During his medical years, Dr. Karp wrote newspaper and magazine articles on a wide range of subjects, as well as a monthly column of commentary for The American Journal of Medical Genetics. He also wrote three nonfiction books. The View from the Vue described life as a med student and intern at New York's Bellevue Hospital; The Enchanted Ear was a collection of anecdotes about collecting and restoring antique music boxes. Genetic Engineering: Threat or Promise discussed the newly emerging fields of genetic manipulation in humans.
In 1995 Dr. Karp left medical work to write full time. He chose to write mysteries because the genre demands stories be well-paced and tightly-constructed, but does not preclude the possibility of presenting characters and ideas which refuse to leave the reader's mind once he or she closes the back cover of the book. He set his well-received Music Box Mystery Series (The Music Box Murders, Scamming the Birdman, and The Midnight Special) in present-day New York City. For his next book, First, Do No Harm, a World-War II home-front standalone involving complex and troubling medical ethical issues, he moved back to 1943, to a fictionalized Paterson.

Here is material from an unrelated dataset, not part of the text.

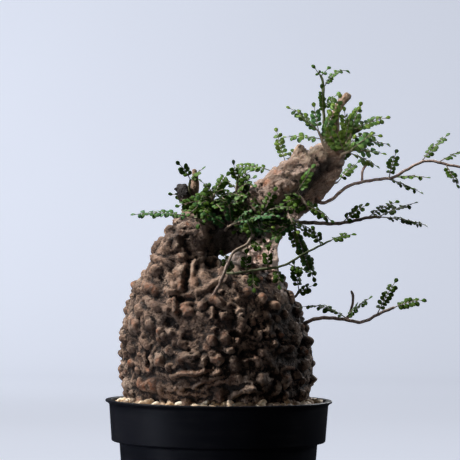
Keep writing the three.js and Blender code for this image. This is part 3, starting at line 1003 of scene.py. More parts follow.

Then he ranged farther back and farther away to write a historical-mystery trilogy, three books which blended fiction into history to look at signal events, social attitudes, and racial relations at the birth, death, and revival of ragtime music in America. The first book, The Ragtime Kid, was set in Sedalia, Missouri, in 1899, when white music-store owner John Stark made the extraordinary and unexplained offer of a royalties contract for a tune, “Maple Leaf Rag,” by a young, little-known black composer named Scott Joplin. The second book in the trilogy, The King of Ragtime, was set in New York City in 1916, and centered on a real-life dispute between Joplin and Irving Berlin over an accusation of musical plagiarism and theft.
Dr. Karp’s current book, The Ragtime Fool, completes the trilogy, as Brun Campbell, the old Ragtime Kid, comes back to Sedalia in 1951 to take care of some unfinished business. His books have been finalists for the Daphne and Spotted Owl Awards, and have appeared on the Los Angeles Times and Seattle Times fiction bestseller lists. He lives in Seattle with his wife, Myra.